We saw India’s age old problems first hand: illness, disease, poverty, illiteracy, underemployment, corruption. We saw the exploitation of the weak by the strong from front row seats. We were shocked by the sight of the beggars that seemed to be everywhere. Until we had learned better it was convenient to think that these ragtag people who wandered the lanes of the market and mumbled “bakshis, swami, bakshis - alms, sir, alms” did it by choice and could have easily done something else.
What could those young mothers holding up undernourished babies done, or the lepers that thrust their hands with rotted stumps that were once their fingers in our faces. What could all those crippled and abandoned children with limbs as thick as a man’s big toe, who moved themselves around on makeshift roller boards, have done to survive other than to beg?
This was the welfare system that we would have to adjust to, the true test for new Peace Corps Volunteers, the insight that you couldn’t solve all the social problems that confronted you, something that Peace Corps training didn’t prepare you for. As a volunteer you either learned to live with your role or flew home.
Beggars found their way to the door every day. My conscience wouldn’t let me ignore them. Some were holy men covered in ash, saffron-robed, leaning on their staffs, pilgrims wandering from temple to temple on the path to salvation. Others were crippled or blind.
I saw that the political -isms, communism, Marxism, socialism, had their roots in the great religions and that there was a universal value in giving alms. I also realized that to be born in the privileged West and to live a life in abundance wasn’t destiny, or karma, but rather chance, who was born where and to whom was no more than a coincidence.
Inequality was a condition that I’d have to accept. I couldn’t give alms to all the needy and I’d have to find a balance that I could live with by learning to give a little more than I took.
I was visiting Bombay and after months of living on Mrs. Mani’s lentil and vegetable curries, I looked forward to an evening in the famous restaurant at the Taj Mahal Hotel. However, it turned out that my nascent sense of social awareness and my bad conscience were the wrong spices for my planned meal.
The stark contrast between India’s poor and rich was painfully obvious to me when I had to step over and around men sleeping on the marble stairs in front of the hotel’s opulent dining hall. Two attendants, dressed in spotless white livery, white turbans, matching white gloves and barefoot, opened the heavy doors leading to the dining hall, and the sea of light from its crystal chandeliers startled me as though I had inadvertently stepped into a scene from Colonial India.
The care-free, elegantly dressed diners insensitive to the poverty on the streets outside reminded me that privilege was fleeting and arbitrary and determined by where and to whom you were born.
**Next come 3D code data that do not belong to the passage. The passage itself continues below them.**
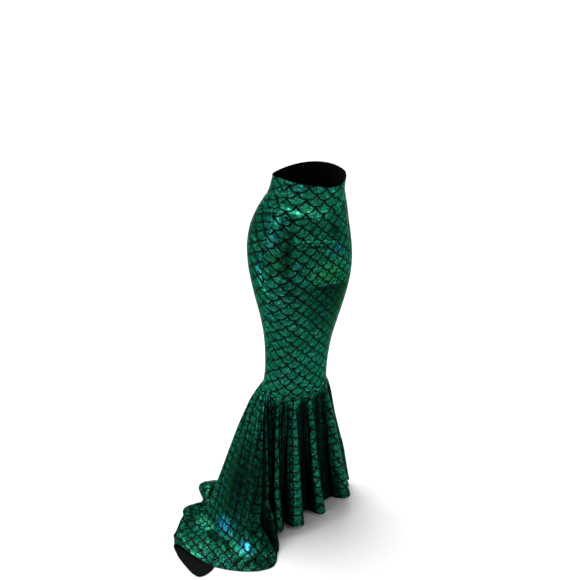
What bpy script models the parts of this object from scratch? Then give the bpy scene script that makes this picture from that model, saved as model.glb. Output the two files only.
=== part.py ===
"""Mermaid skirt: waistband, fitted body panels and a fishtail flounce with a swept train.

Metres. The origin is the centre of the waist opening and +Z is up. The front of
the skirt faces -Y and the wearer's left is +X. Angles run in degrees round the
body from the front (0) over the wearer's right (90) to the back (180).
Levels run down the skirt: 0 waist edge, 1 waistband seam, 2 knee seam, 3 hem.
"""

import math

import bmesh
import bpy
import numpy as np

NAME = "mermaid_fishtail_skirt"
UP = np.array((0.0, 0.0, 1.0))
LEVEL_PLANE = np.array((1.0, 1.0, 0.0))
WALL = 0.0015
SEAM_GAP = 0.0003
FLOOR = -1.090

# The waist edge dips at the front, and both cross seams dip at the front and sides.
WAIST_DIP = 0.004
WAIST_LIFTS = ((72.0, 95.0, 0.024), (-28.0, 48.0, -0.009))
BAND_SEAM, BAND_SIDE_DIP, BAND_FRONT_DIP = -0.080, 0.006, 0.002
KNEE_SEAM, KNEE_FRONT_DIP = -0.650, 0.005

# Sections of the fitted part: superellipses of this power, a row per level.
# drop, half width, front depth, back depth, centre y
ROUNDNESS = 2.25
BODY = (
    (0.00, 0.0980, 0.0770, 0.0770, 0.0000),
    (0.05, 0.1030, 0.0820, 0.0820, 0.0140),
    (0.10, 0.1207, 0.0917, 0.1014, 0.0269),
    (0.15, 0.1337, 0.0963, 0.1177, 0.0339),
    (0.20, 0.1427, 0.0999, 0.1227, 0.0348),
    (0.25, 0.1460, 0.1007, 0.1168, 0.0318),
    (0.30, 0.1423, 0.0968, 0.1067, 0.0285),
    (0.35, 0.1327, 0.0902, 0.0955, 0.0282),
    (0.40, 0.1205, 0.0819, 0.0844, 0.0305),
    (0.45, 0.1090, 0.0741, 0.0763, 0.0354),
    (0.50, 0.1000, 0.0680, 0.0700, 0.0421),
    (0.55, 0.0950, 0.0646, 0.0665, 0.0480),
    (0.60, 0.0925, 0.0635, 0.0664, 0.0530),
    (0.64, 0.0940, 0.0650, 0.0710, 0.0570),
    (0.68, 0.1010, 0.0710, 0.0780, 0.0590),
)

# The side seams, mirrored on the wearer's left.
# level, angle from the front
SIDE_SEAM = (
    (0.0, 77.0),
    (1.0, 75.0),
    (1.35, 79.0),
    (1.7, 88.0),
    (2.0, 95.0),
    (3.0, 95.0),
)

# Soft troughs pressed into the fitted part: between the thighs, under the
# belly and under the seat.
# angle, drop, half width, half height, depth as a share of the half width there
TROUGHS = (
    (12.0, 0.45, 22.0, 0.190, 0.090),
    (14.0, 0.285, 60.0, 0.030, 0.030),
    (192.0, 0.33, 26.0, 0.120, 0.070),
)

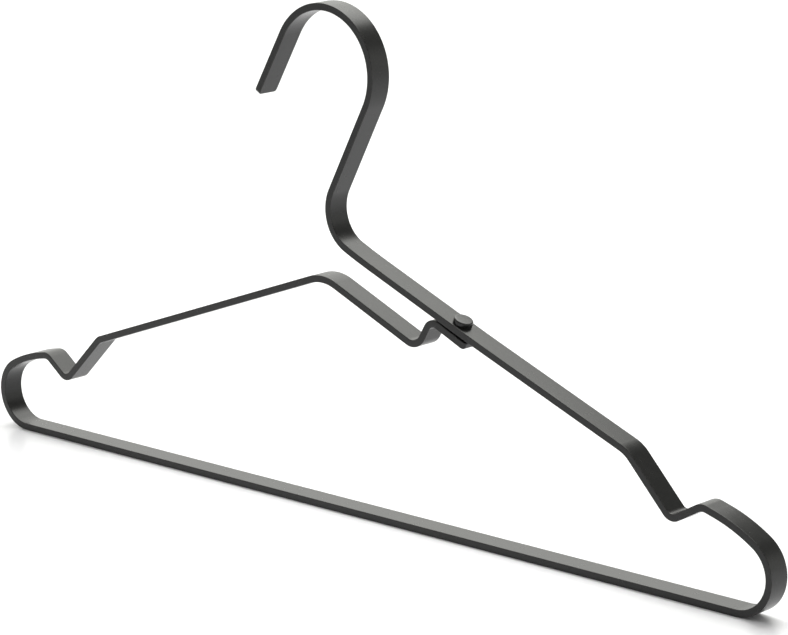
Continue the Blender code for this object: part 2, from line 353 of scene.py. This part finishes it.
def shoulder_place(distance, depth):
    """Point at a distance down the right shoulder and a depth under its sagging straight."""
    downhill = right_downhill()
    return neck_corner() + downhill * distance - left_of(downhill) * (SHOULDER_SAG + depth)


def rivet_reach():
    """Distance of the rivet from the lap's step."""
    return LAP_LENGTH - RIVET_EDGE_DISTANCE


def hook_stations():
    """Stations from the free tip over the hook to the top of the neck."""
    centre = hook_centre()
    turn = math.radians(HOOK_TURN)
    hook_start = centre + turned(neck_top() - centre, turn)
    towards_hook = -turned(up_neck(), turn)
    stations = [(hook_start - towards_hook * HOOK_TIP_LENGTH, towards_hook)]
    add_arc(stations, hook_start, towards_hook, HOOK_RADIUS, -turn)
    return stations


def right_side_corners():
    """Corners from the neck down the right shoulder to the right end's top curve."""
    sag_start = shoulder_place(SAG_START_DISTANCE, 0.0)
    sag_end = shoulder_place(SAG_END_DISTANCE, 0.0)
    notch = Vector((OVERALL_WIDTH / 2 - RIGHT_NOTCH_INSET, RIGHT_NOTCH_HEIGHT))
    top, peak = end_points(RIGHT_END_SLOPE)
    shoulder = [neck_top(), neck_corner(), sag_start, sag_end, right_shoulder_corner()]
    return shoulder + [notch, peak, top]


def left_side_corners():
    """Corners from the left end's top curve up the left shoulder to the end of the lap."""
    top, peak = end_points(LEFT_END_SLOPE)
    notch = Vector((LEFT_NOTCH_INSET - OVERALL_WIDTH / 2, LEFT_NOTCH_HEIGHT))
    bend = Vector((LEFT_SHOULDER_INSET - OVERALL_WIDTH / 2, LEFT_SHOULDER_HEIGHT))
    uphill = flat_direction(LEFT_SHOULDER_SLOPE)
    slot_start = shoulder_place(0.0, SLOT_PITCH)
    slot_downhill = flat_direction(-RIGHT_SHOULDER_SLOPE - SLOT_SPLAY)
    apex = crossing(bend, uphill, slot_start, slot_downhill)
    step_head = shoulder_place(STEP_DISTANCE, BAR_THICKNESS + LAP_GAP)
    step_direction = flat_direction(STEP_TURN - RIGHT_SHOULDER_SLOPE)
    step_foot = crossing(step_head, step_direction, slot_start, slot_downhill)
    lap_end = step_head + flat_direction(-RIGHT_SHOULDER_SLOPE - LAP_TILT) * LAP_LENGTH
    return [mirrored(top), mirrored(peak), notch, bend, apex, step_foot, step_head, lap_end]


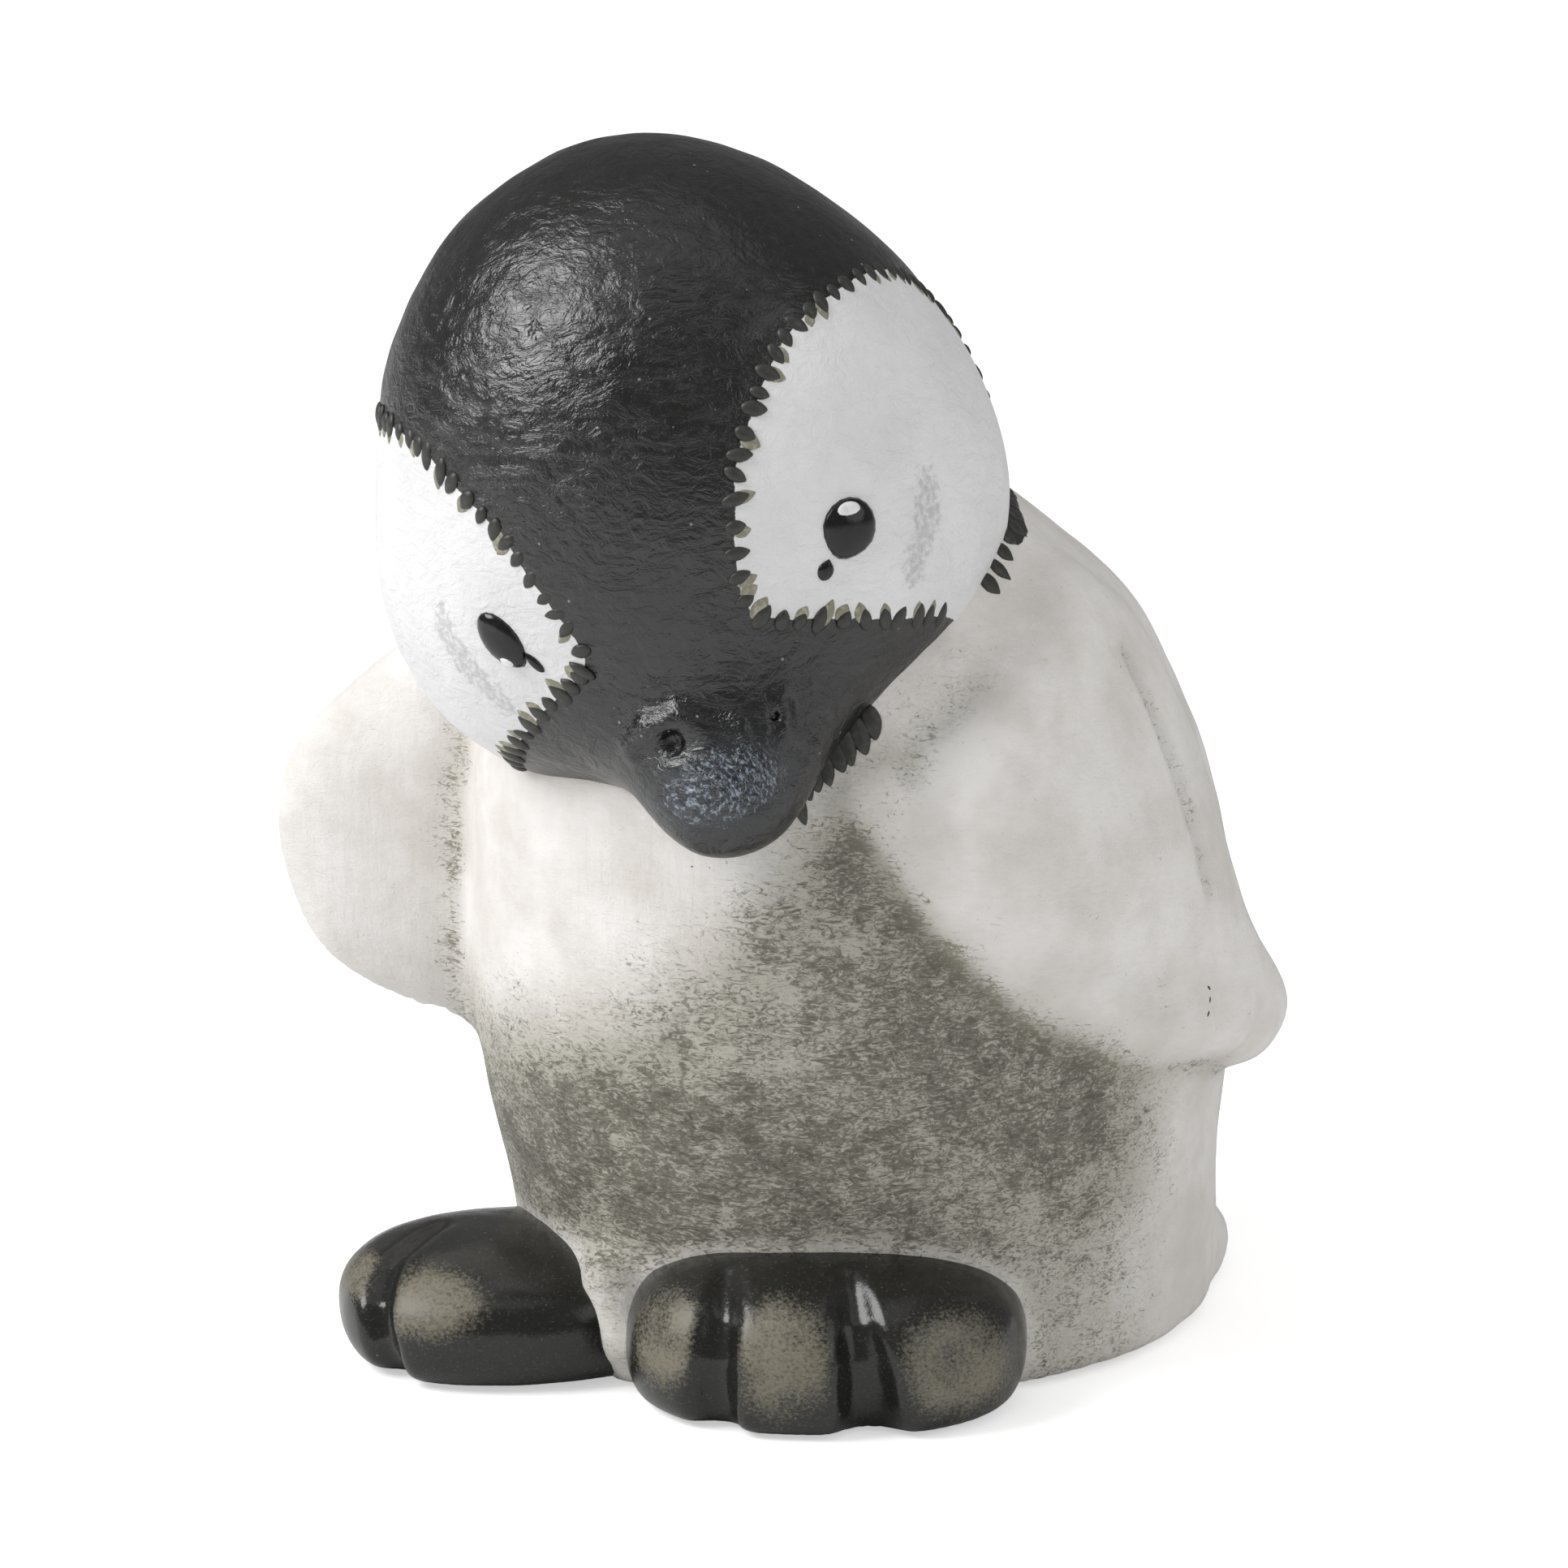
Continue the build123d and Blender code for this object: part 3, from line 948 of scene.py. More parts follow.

The year before mankind had overcome the obstacles of space flight and left their first footprints on the moon, but all these people in rags were a bigger challenge. This was humiliating poverty and you had to exempt yourself from the shame of only helping marginally and block out the guilt of being a witness to it. In the villages the poverty was different, more disguised. In the cities it was squalor.
On my way to dinner I walked through Bombay’s back alleys and side streets past families in rags with outstretched hands. Begging was not the problem, poverty was. Walking up those marble steps I saw the contrasts of India’s discarded lives scattered among its incredible riches as I stepped over that tangle of sleeping bodies covered with threadbare cloth with a thick wad of 100 rupee notes in my pocket.
I was surprised that these men let me pass to spend more money on a dinner than they could earn in several months.
Thoughts on Change
We didn’t realize at the time that we were challenging the age-old way that Indian farmers and villagers looked at their future.They saw the future as unchangeable, viewing it as a repetitive cycle dictated by the past. Subsistence farming and simple plows drawn by buffaloes or bullocks on fields that were harrowed and sown by hand would be replaced, albeit slowly, by motorized tillers and tractors.
Traditional crops such as rice and millet that people maintained were tastier, and that after threshing produced enough straw for their draft animals and cows, would be replaced with modern high yielding hybrids with heavy ears and short sturdy stalks that could support their increased weight, but consequently wouldn’t produce enough straw for fodder.
It was an inevitable spiral of change. When the bullocks and buffaloes disappeared so would the dung that they produced and was spread on the fields. The ever so important nitrogen that came from the cattle manure would have to be replaced by chemical fertilizers.
Small plots of land that had been passed from father to son would be used as collateral for loans for the more expensive seed and chemicals, loans that couldn’t be paid back if the harvest failed. Small family plots would be joined into larger farms that were more suitable for mechanization.
Modern agriculture would eventually make emigrants of people who had lived on the land for centuries, forcing them to the anonymity and squalor of the already over populated cities.